Henceforth, I simplified the above, and tried interpreting them in my own way. Take a look at Figure 2 below.
When making the above interpretation, I placed the inflection point in the 2030s. The IEA presented 2030 as the boundary line, but I took it upon myself to broaden the range taking into account a slight margin of error and the conventional wisdom that petroleum production will peak in 2035. I also hypothesized a 2-stage approach before and after the inflection point. Essentially:
- Before the inflection point, which is to say the transitional period, the target is reducing energy demand, using the methods of optimization and behavior modification.
- After the inflection point, which is to say under the new order, the target is transitioning to clean energy via the means of introducing various new technologies, including innovations which are currently highly unreliable.
When i speak of “optimization” here, I mean optimization via electrification specifically. Speaking with regard to mobility, it is theorized that switching from internal combustion engines (ICE) to EV could improve energy efficiency by roughly 70%. In fact, I believe this to be the root of the BEV debate which came up frequently in the first half of the fiscal year. What I mean is that, from a macro perspective, it is logical to buy a BEV that is 70% more efficient. However, it is said that humans do not always make logical choices. The measure of value varies from person to person, and taking away freedom of choice is not realistic.
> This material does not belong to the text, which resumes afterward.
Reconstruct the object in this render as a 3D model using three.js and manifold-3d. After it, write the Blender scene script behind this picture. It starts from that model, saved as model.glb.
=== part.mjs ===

Let us return again to the matrix in Figure 2. I arranged the horizontal axis in chronological order here, but if we look at the first stage, there are a wide variety of conceivable methods. If we organize these:
- On the one hand there are decarbonization technologies which aim to achieve CN directly. However, while these methods are necessary to achieve CN, they alone are not sufficient.
- Consequently, on the other hand there are all other methods, which will be used in combination to achieve CN. In other words, it is a systemic approach centered on behavior modification, while also including technologies and social systems, etc.
From the above, we can define the 4 quadrants formed by the horizontal axis of “before and after the inflection point” and the vertical axis of “decarbonization technologies and a systemic approach including behavior modification, etc.” Take a look at Figure 3 below.
I have sorted each of the 4 strategies into these 4 quadrants. Essentially:
- I. Electrification strategy: (Starting from the top left section) Optimization, that is to say pursuing reduction in energy consumption via electrification, is not sufficient on its own,
- II. Systemic strategy: (Shifting to the bottom left section) A combination of various methods will be introduced as a system,
- III. Clean energy strategy: However, decarbonization technologies are expected to evolve over time. (Shifting to the top right) While working toward clean energy, also taking decarbonization technologies into consideration,
- IV. Value creation strategy: A combination of various technological and societal advances (Shifting to bottom right) will create new value for the mobility system.
Furthermore, these 4 strategies together also make a simple story with an introduction, development, turn and conclusion, and if we stick to it, the path toward CN 2050 emerges. Essentially, I hypothesize:
- If we each keep consistency with this story in mind during our efforts going forward, it will lead to implementing a mobility business strategy for the carbon neutral era.
- Looking at it another way, I believe this story can be applied and adapted to each individual mobility business. That is to say, if you look over these 4 quadrants and create your own story with an introduction, development, turn, and conclusion, whether community mobility, logistics, or any other category, it will lead to drafting a long term strategy without conflict during the process.
In this part I explained the overall picture of mobility business strategy for the carbon neutral era. In the next part, I would like to explain each of the 4 strategies discussed above.